Saul n’a pas une enfance idyllique : quand son frère, arraché aux siens pour être éduqué à l’occidentale dans une école dont il finit par s’échapper, succombe à la tuberculose, la famille ne parvient même pas à s’accorder sur le rite selon lequel il doit être inhumé. Il perçoit les risques de l’isolement et survit de justesse aux rigueurs de l’hiver canadien. Au pensionnat, il n’est pas le plus mal loti mais perçoit le désespoir des enfants et adolescents minés par la perte d’identité et les mauvais traitements. Et si, parmi tous ces infortunés, il en était un qui passe au travers de tous les fléaux, au point de pouvoir aider les « premières nations » à retrouver leur fierté dans un monde dominé par les Blancs, comme celui du hockey professionnel ? Saul se construit presque malgré lui sur cette fable, emportant le lecteur dans un récit dont la magie opère même si l’on ne connaît rien au hockey sur glace (« jeu blanc », jeu de Blancs ?), dans une course d’obstacles grisante mais de moins en moins contrôlable.

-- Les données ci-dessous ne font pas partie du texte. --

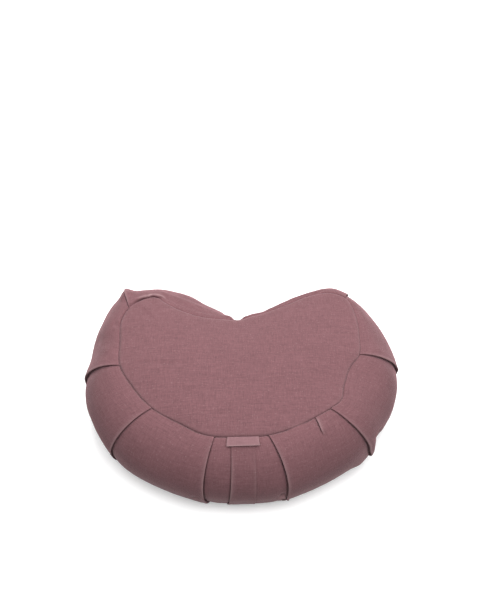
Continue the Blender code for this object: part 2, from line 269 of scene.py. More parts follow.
# %% [markdown]
# ## The pleats
#
# A knife pleat is a fold of cloth laid flat and sewn down at the seam. Away from the seam it opens: the upper
# layer lifts into a rolled lip, and the layer beside it sinks. The pleats differ in every way that matters, so
# each has a row of its own. A row says where the pleat runs at the top seam, halfway down and at the bottom
# seam, and which side lies on top: 1 is the side farther along the seam, and -1 the nearer one. Then it says how
# high the lip stands, how deep the cloth beside it sinks, and over which part of the drop it is open. The last two
# columns say how far down the pleat can be seen at all, and how deep the narrow groove is where the lower layer is
# pulled in under the lip.

# %% List the pleats
FOLD_COLUMNS = ("name", "top", "middle", "low", "over", "lip", "valley", "start", "peak", "end", "last", "groove")
Fold = namedtuple("Fold", FOLD_COLUMNS)
FOLDS = [Fold(*row) for row in (
    ("left corner", 175, 150, 146, -1, 1.5, 0.5, 0.02, 0.20, 0.95, 2.0, 2.6),
    ("left side", 283, 261, 252, -1, 3.2, 1.2, 0.01, 0.38, 1.00, 2.0, 1.8),
    ("left front", 370, 354, 352, -1, 1.3, 1.5, 0.01, 0.45, 0.95, 2.0, 1.8),
    ("front outer left", 468, 465, 474, -1, 2.2, 1.6, 0.02, 0.50, 0.90, 2.0, 2.4),
    ("front inner left", 489.5, 491.5, 480, 1, 1.0, 0.7, 0.10, 0.50, 0.90, 2.0, 1.7),
    ("front inner right", 520, 518, 517, -1, 0.4, 0.1, 0.10, 0.45, 0.90, 2.0, 0.3),
    ("front outer right", 539.5, 552, 534.6, 1, 2.7, 1.2, 0.01, 0.42, 0.76, 2.0, 3.0),
    ("short tuck", 609.5, 597.5, 593.5, 1, 1.0, 0.5, 0.00, 0.05, 0.20, 0.17, 1.6),
    ("right front", 635, 650, 660, 1, 3.4, 0.5, 0.01, 0.60, 1.00, 2.0, 2.4),
    ("right side", 740, 758, 770, 1, 2.7, 1.0, 0.01, 0.36, 0.95, 2.0, 1.2),
    ("right corner", 847, 858, 862, 1, 1.7, 0.8, 0.02, 0.20, 0.70, 0.62, 1.0),
)]
LIP_REACH = 16.0
VALLEY_REACH = 8.0
SEWN_LIP = 0.8
SEWN_VALLEY = 0.25
FADE_DROP = 0.05


def ease(value):
    """Zero below 0, one above 1, and a soft change between."""
    value = np.clip(value, 0.0, 1.0)
    return value * value * (3 - 2 * value)


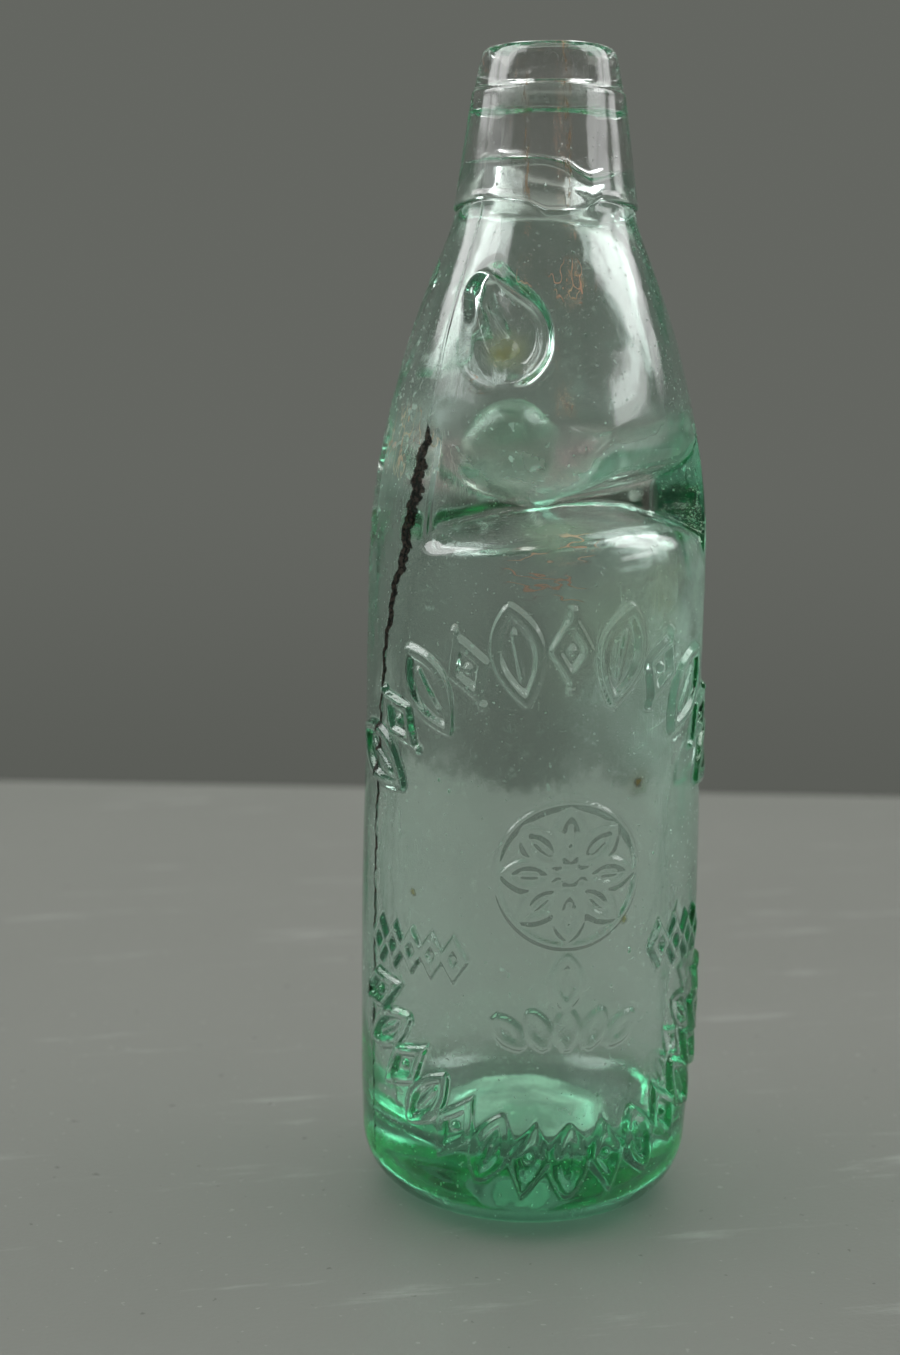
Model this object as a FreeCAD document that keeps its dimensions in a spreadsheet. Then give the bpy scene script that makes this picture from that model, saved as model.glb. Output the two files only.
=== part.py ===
import FreeCAD, Part

# Marble-stoppered soda bottle in millimetres, in four pieces:
#   bottle_body  blown glass with a marble chamber, a pinched throat and two catching lugs
#   applied_lip  glass collar over the neck, with the mouth bore and the ring groove
#   seal_ring    rubber ring in the groove of the lip
#   marble       loose glass ball above the throat
#
# Frame: +Z up, origin at the centre of the foot's resting plane, front face towards -Y.
# The throat is pinched from two opposite sides, front and back, turned about Z by pinch_turn.
# Axis U runs outwards through the middle of the front pinch. Axis V runs along the flat web
# between the pinches. The throat bore, the lugs and the marble all lie on the -V side.

import math
import os

import Sketcher
from FreeCAD import Placement, Rotation, Vector

DIMENSIONS = {
    # foot and heel
    "pushup_height": 4.6,            # dome of the underside at the axis
    "pushup_flat_radius": 6.0,
    "pushup_arc": 23.0,
    "foot_inner_radius": 19.6,       # resting ring, inner edge
    "foot_outer_radius": 22.4,       # resting ring, outer edge
    "heel_arc": 12.2,
    "heel_top_height": 12.6,
    "heel_top_radius": 32.75,
    # body wall
    "belly_height": 58.0,
    "belly_radius": 33.3,
    "shoulder_height": 121.0,
    "shoulder_radius": 32.65,
    "shoulder_arc": 189.0,
    # neck
    "neck_base_height": 191.6,
    "neck_base_radius": 17.1,
    "neck_ledge_height": 192.7,
    "spigot_radius": 13.2,
    "spigot_top_height": 199.2,
    "neck_bore_radius": 9.6,
    "neck_bore_bottom_height": 194.6,
    # cavity
    "cavity_neck_height": 189.0,
    "cavity_neck_radius": 13.4,
    "cavity_shoulder_height": 119.0,
    "cavity_shoulder_radius": 28.0,
    "cavity_shoulder_arc": 182.0,
    "cavity_belly_height": 58.0,
    "cavity_belly_radius": 28.5,
    "cavity_heel_height": 17.5,
    "cavity_heel_radius": 27.9,
    "cavity_heel_arc": 10.5,
    "cavity_floor_radius": 18.8,     # outer edge of the domed floor
    "cavity_floor_height": 8.6,
    "cavity_floor_rise": 11.2,       # height of the floor at the axis
    "cavity_floor_flat_radius": 6.0,
    "cavity_floor_arc": 33.5,
    # pinched throat
    "pinch_turn": 20.0,              # degrees about Z
    "pinch_height": 138.6,           # middle of the web
    "pinch_web_half_height": 1.6,
    "pinch_depth_distance": 7.6,     # axis to the bottom of a pinch
    "pinch_half_width": 20.4,
    "pinch_reach": 45.0,             # axis to the outer end of the wedge
    "pinch_slope": 21.0,             # degrees, upper and lower faces
    "pinch_fillet": 1.2,
    "pinch_wall": 3.2,               # glass between a pinch and the cavity
    "pinch_end_wall": 2.9,           # the same at the two ends of a pinch
    "throat_offset": 6.4,            # along -V
    "throat_low_radius": 4.4,
    "throat_low_height": 134.4,
    "throat_top_radius": 6.2,
    "throat_top_height": 142.6,
    "throat_wall": 3.2,
    # catching lugs
    "lug_height": 168.0,
    "lug_centre_distance": 26.6,
    "lug_spread": 38.5,              # degrees each side of -V
    "lug_ball_radius": 8.0,
    "lug_tip_height": 182.0,
    "lug_tip_distance": 21.9,
    "lug_tip_spread": 13.0,          # degrees each side of -V
    "lug_tip_radius": 1.0,
    "lug_wall": 2.8,
    # applied lip
    "lip_bottom_radius": 17.3,
    "lip_shelf_height": 213.0,
    "lip_shelf_radius": 14.45,
    "lip_shelf_top_height": 213.6,
    "lip_shoulder_radius": 13.85,
    "lip_rim_height": 219.9,
    "lip_rim_radius": 12.55,
    "lip_top_height": 222.0,
    "lip_top_radius": 10.6,
    "lip_rim_arc": 2.25,
    "mouth_radius": 7.4,
    "mouth_flare_radius": 8.7,
    "mouth_flare_height": 220.7,
    "mouth_flare_arc": 1.9,
    "groove_top_height": 214.4,
    "groove_bottom_height": 209.4,
    "groove_radius": 10.7,
    "lip_bore_radius": 9.1,
    # seal ring
    "ring_inner_radius": 6.3,
    "ring_height": 4.9,
    "ring_round": 1.5,
    "ring_clearance": 0.05,
    # marble
    "marble_radius": 8.0,
    "marble_height": 148.92,
}

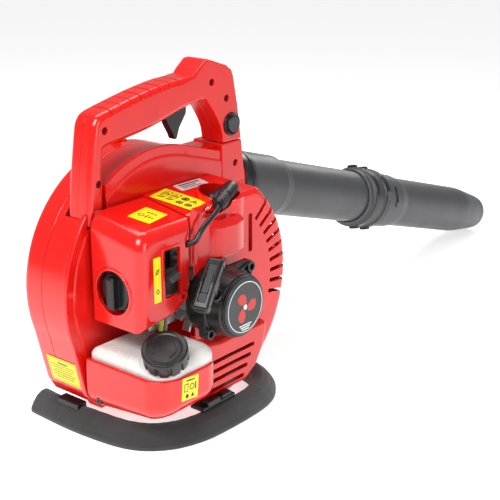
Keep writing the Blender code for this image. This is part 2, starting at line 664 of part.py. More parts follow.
def build_air_box_cover():
    slope = [(-0.105, 0.1290), (-0.060, 0.1330), (-0.0390, 0.1430), (-0.0305, 0.1610)]
    outline = (slope + [(-0.0305, SHELF_Z), (-0.085, SHELF_Z)]
               + arc((-0.087, SHELF_Z - 0.018), 0.018, 80, 180, 6))
    cover = prism(outline, BACK_FACE_Y - 0.005, -0.1155)
    tilt_top(cover, SHELF_Z - 0.019)
    open_face(cover, Y_AXIS)
    open_face(cover, X_AXIS)
    open_lowest(cover)
    bevel(cover, 0.011, 2, angle=50)
    shell(cover)
    cut(cover, rod((-0.12, -0.0755, 0.165), (-0.09, -0.0755, 0.165), 0.0235, sides=24),
        box((-0.0735, -0.13, 0.159), (-0.0510, -0.105, 0.209)),
        rod((-0.0470, -0.13, 0.1545), (-0.0470, -0.105, 0.1545), 0.0035, sides=16),
        box((-0.0425, -0.13, 0.2035), (-0.0250, -0.109, 0.2110)))
    part(cover, "air_box_cover", "red_plastic")


def tilt_top(obj, level):
    """Lower the top of a cover's outline more and more away from the fan casing."""
    for vertex in obj.data.vertices:
        if vertex.co.z > level:
            vertex.co.z += SHELF_TILT * (vertex.co.y - BACK_FACE_Y)
    return obj


def open_lowest(obj):
    """Remove the side faces that look down."""
    work = bmesh.new()
    work.from_mesh(obj.data)
    work.normal_update()
    gone = [face for face in work.faces if face.normal.z < -0.3]
    bmesh.ops.delete(work, geom=gone, context="FACES")
    work.to_mesh(obj.data)
    work.free()


# ---- Engine cover -----------------------------------------------------------------------------------
def drum_outline(radius, left, low_angle, top):
    """The cover's outline: a flat shelf, the drum's arc and a straight edge at the back."""
    centre = (0.0046, CRANK_Z)
    high = math.degrees(math.asin((top - CRANK_Z) / radius))
    return [(left, top)] + arc(centre, radius, high, low_angle, 13) + [(left, 0.045)]


TRAY = [(-0.0255, 0.0935), (0.0042, 0.0875), (0.0850, 0.0880), (0.0765, 0.0585), (0.0642, 0.0400),
        (0.0464, 0.0280), (-0.0255, 0.0280)]


def build_engine_cover():
    cover = prism(drum_outline(COVER_R, -0.026, -97, SHELF_Z), BACK_FACE_Y - 0.0005, COVER_FACE_Y)
    tilt_top(cover, SHELF_Z - 0.001)
    open_face(cover, Y_AXIS)
    open_face(cover, -X_AXIS)
    bevel(cover, 0.011, 2, angle=60)
    shell(cover)
    tray = bevel(prism(TRAY, COVER_FACE_Y + 0.0045, COVER_FACE_Y - 0.011), 0.004, 1)
    hollow = prism(inset(TRAY, 0.003), COVER_FACE_Y + 0.015, COVER_FACE_Y - 0.0085)
    tower = box((-0.002, COVER_FACE_Y - 0.009, 0.1830), (0.058, COVER_FACE_Y + 0.001, 0.2200))
    bevel(tower, 0.005, 1)
    tower_hollow = box((0.001, COVER_FACE_Y - 0.0062, 0.1860), (0.055, COVER_FACE_Y + 0.008, 0.2150))
    plug_tub = tilt_top(box((0.0190, -0.1085, 0.2165), (0.0700, -0.058, SHELF_Z - 0.001)), 0.230)
    join(cover, tray, tower, plug_tub)
    cut(cover, hollow, tower_hollow,
        box((0.0225, -0.125, 0.2205), (0.0665, -0.0615, 0.30)),
        rod(PLUG_SEAT, PLUG_SEAT + PLUG_AXIS * 0.05, 0.0150, sides=24),
        rod(CAP_ELBOW, CAP_TAIL, 0.0105, sides=24),
        rod(on_crank(-0.13), on_crank(-0.10), 0.0345, sides=24),
        cover_slots())
    part(cover, "engine_cover", "red_plastic")


def cover_slots():
    """Cutter for the grille round the front edge, the louvres below and the tall slot beside the plug."""
    slots = box((0.0630, -0.125, 0.172), (0.0690, -0.100, 0.2130))
    for index in range(9):
        angle = math.radians(-14 + index * 7.1)
        slot = box((0.096, -0.120, -0.0022), (0.132, -0.0915, 0.0022))
        slot.data.transform(Matrix.Translation((0.0046, 0, CRANK_Z)) @ Matrix.Rotation(-angle, 4, "Y"))
        slots = merged(slots, slot)
    for index in range(4):
        low = 0.0340 + index * 0.0105
        slots = merged(slots, box((-0.0180, -0.13, low), (0.0420 + index * 0.006, -0.116, low + 0.0045)))
    return slots


def build_heat_shield():
    """Angle plate between the crankcase and the fuel lines."""
    plate = box((-0.0700, -0.0905, 0.1160), (-0.0330, -0.0880, 0.1680))
    flange = box((-0.0355, -0.0890, 0.1160), (-0.0330, -0.0520, 0.1680))
    part(join(plate, flange), "heat_shield", "steel")


# ---- Fuel system ------------------------------------------------------------------------------------
def build_fuel_tank():
    tank = box((-0.1130, -0.1480, 0.0380), (-0.0285, -0.0480, 0.1040))
    bevel(tank, 0.010, 2)
    neck = rod(FILLER - FILLER_AXIS * 0.010, FILLER + FILLER_AXIS * 0.010, 0.0165, sides=20)
    cut(tank, rod(FILLER, FILLER + FILLER_AXIS * 0.05, 0.0270, sides=20))
    join(tank, neck)
    hollow = box((-0.1105, -0.1455, 0.0405), (-0.0310, -0.0505, 0.0860))
    cut(tank, bevel(hollow, 0.007, 1),
        rod(FILLER - FILLER_AXIS * 0.035, FILLER + FILLER_AXIS * 0.02, 0.0135, sides=20),
        rod((-0.0560, -0.0950, 0.08), (-0.0560, -0.0950, 0.12), 0.0060, sides=20))
    part(tank, "fuel_tank", "tank_plastic")

    cap = turned([(0, 0.0185), (0.0205, 0.0185), (0.0225, 0.0165), (0.0225, 0.0008), (0.0172, 0.0008),
                  (0.0172, 0.0150), (0, 0.0150)], FILLER, FILLER_AXIS, 24)
    part(cap, "fuel_cap", "black_plastic", pivot=FILLER)


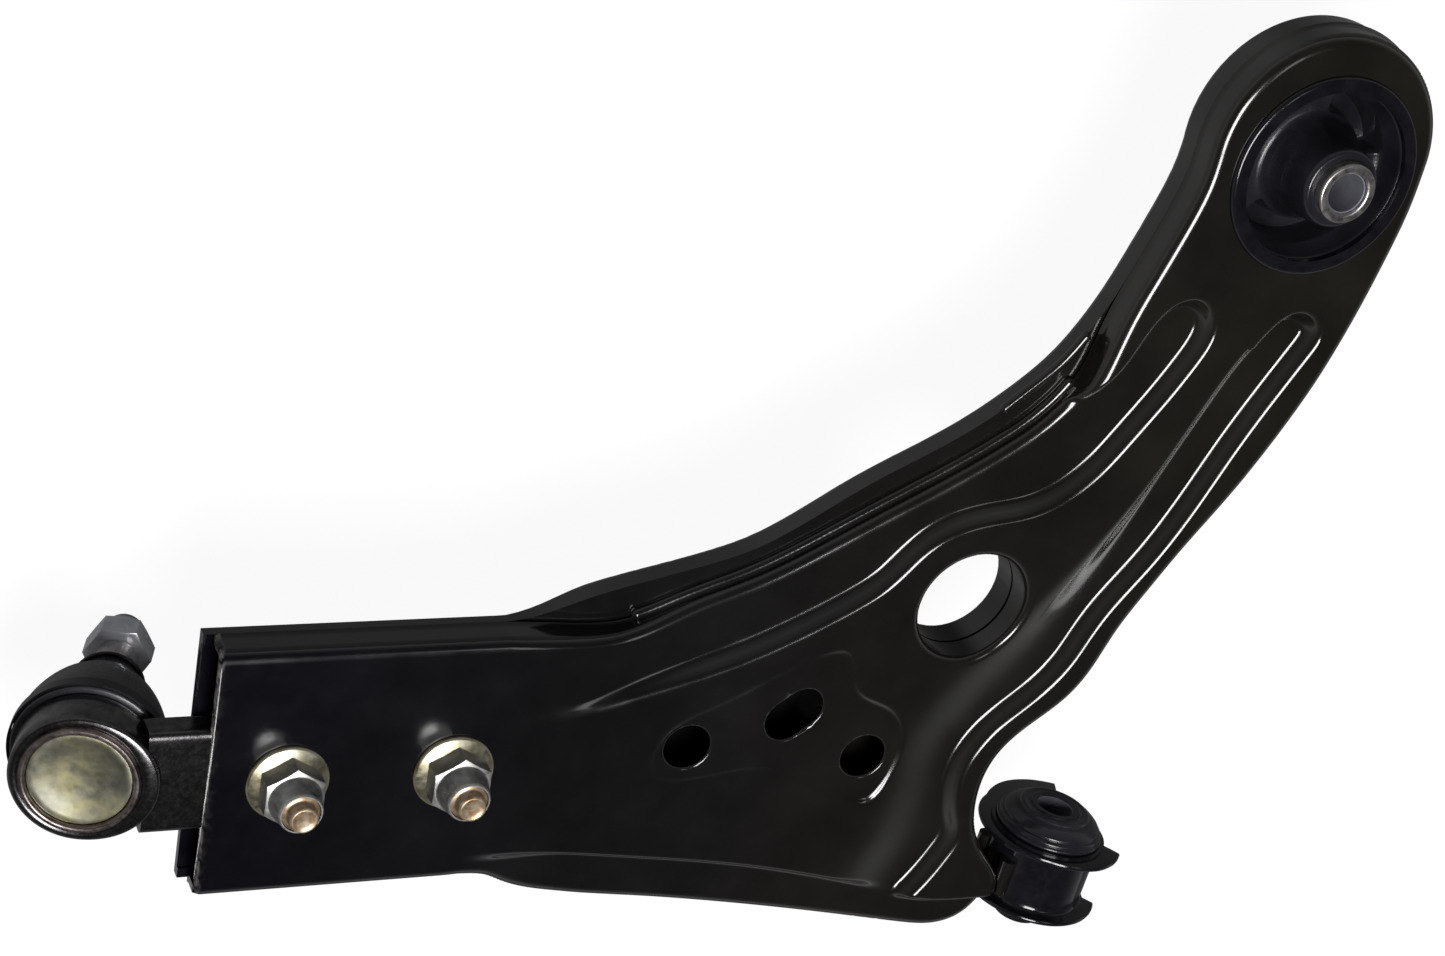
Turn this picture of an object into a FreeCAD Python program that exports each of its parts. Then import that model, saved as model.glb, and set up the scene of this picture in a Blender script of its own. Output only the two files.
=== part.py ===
import FreeCAD, Part
import Sketcher
import math
import os

from FreeCAD import Placement, Rotation, Vector

# Lower control arm of a small car: two stamped sheets welded back to back, a front bush that lies along
# the arm's edge, a rear bush with an upright axis, and a ball joint bolted in at the outer end.
# +Z is the side with the nuts, +X points inboard along the ball joint's two bolts, and the origin is the
# middle of the front bush. The middles of both bushes lie on the line that the arm swings about.

SIZES = {
    # stamped sheets
    "plate": 2.6,              # thickness of both sheets
    "face": 12.0,              # height of the front sheet's flat face
    "seam": 0.0,               # height at which the two sheets meet
    "seam_gap": 0.4,
    "back_outer": -4.0,        # underside of the back sheet at the ball joint
    "back_inner": -10.0,       # underside of the back sheet between the bushes
    "step": 6.0,               # how far the borders and grooves lie below the face
    "outer_end": -304.6,       # outboard edge of the front sheet
    "eye_rad": 40.5,           # outside of the eye round the rear bush
    "eye_x": 30.4,
    "eye_y": 270.5,
    "bend": 3.0,               # outside radius of the sheets' bends
    "big_rad": 19.2,           # inside of the large hole's lip
    "big_x": -56.6,
    "big_y": 111.1,
    "small_rad": 7.9,
    # front bush, along the swing line
    "collar_rad": 19.2,
    "collar_bore": 17.4,
    "collar_half": 12.5,
    "lip_rad": 24.3,           # room for the collar's flanges beside the sheets
    "lip": 1.8,                # thickness of the collar's flanges
    "shell_bore": 16.0,        # inside of the bush's outer sleeve
    "front_sleeve_rad": 8.9,
    "front_sleeve_bore": 6.25,
    "front_sleeve_half": 22.2,
    "bond": 0.05,              # left between rubber and the sleeve it is bonded to
    # rear bush, upright
    "rear_x": 31.3,
    "rear_y": 264.8,
    "ring_rad": 33.5,
    "ring_bore": 31.0,
    "ring_top": 13.6,
    "ring_bottom": -12.6,
    "rear_sleeve_rad": 10.0,
    "rear_sleeve_bore": 6.4,
    "rear_sleeve_half": 26.4,
    # ball joint
    "bolt_y": 60.8,            # line of the two bolts and the ball joint
    "bolt_outer": -280.3,
    "bolt_inner": -227.7,
    "cap_x": -341.6,           # middle of the end cap
    "cap_z": 4.5,
    "lean": 20.0,              # degrees between the ball joint's axis and Z
    "ball_depth": 14.0,        # end cap to ball centre
    "ball_rad": 11.0,
    "housing_rad": 21.4,
    "housing_len": 19.0,
    "tail_half": 18.0,
    "bolt_rad": 6.0,
    "bolt_hole": 6.4,
    "flange_rad": 13.0,
    "hex_flats": 18.0,
}

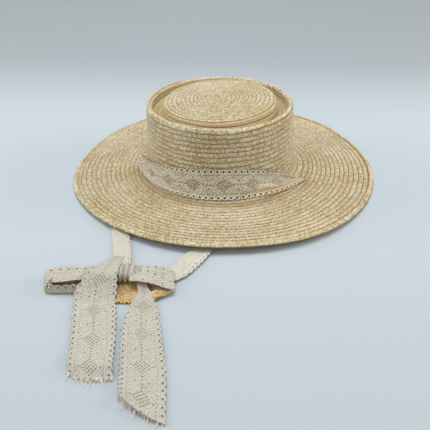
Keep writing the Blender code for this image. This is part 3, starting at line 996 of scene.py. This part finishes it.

Sans tout dévoiler, on peut dire qu’il perd la grâce et manque se perdre tout court. Le salut, pour lui, viendra de l’écriture (en langue anglaise) et d’une place retrouvée dans l’équipe autochtone des Moose (littéralement, « orignaux »), à laquelle, auréolé des fulgurances de sa jeunesse, il peut envisager d’apporter du changement en entraînant la prochaine génération. Il aura tenté d’apprivoiser une certaine modernité sans jamais oublier d’où il vient, et appris à accepter l’aide des autres.
C’est un livre sur les Amérindiens d’aujourd’hui, dont la voix se fait de plus en plus entendre, avec des livres comme Kuessipan de Naomi Fontaine (Le Serpent à plumes, 2015), écrit en français. Moins romanesque mais émaillé des mêmes splendeurs et misères, Kuessipan tranporte le lecteur dans une réserve amérindienne, engluée dans le chômage et l’alcoolisme, mais tâchant de puiser dans la force de ses traditions un nouvel espoir. L’écriture de Wagamese a des aspects cinématographiques (Jeu blanc va d’ailleurs prochainement être adapté au cinéma), servie par une perception aiguisée du monde et des êtres et une richesse d’images puisées à la nature sans âge comme aux cultures humaines, d’hier comme d’aujourd’hui.
À l’heure où les décideurs du monde entier ignorent les peuples autochtones au nom du transport d’énergie ou de l’agriculture intensive, sans parler des crimes du passé, comment des auteurs comme Richard Wagamese écriraient-ils sans une certaine amertume ? Par exemple lorsque son personnage débarque à Toronto dans l’indifférence général et le bruit ; lorsqu’il est ignoré par les autres joueurs de son équipe de hockey… Mais avec sa langue emportée et pleine d’images, il se sera fait une place dans la littérature du XXIe siècle.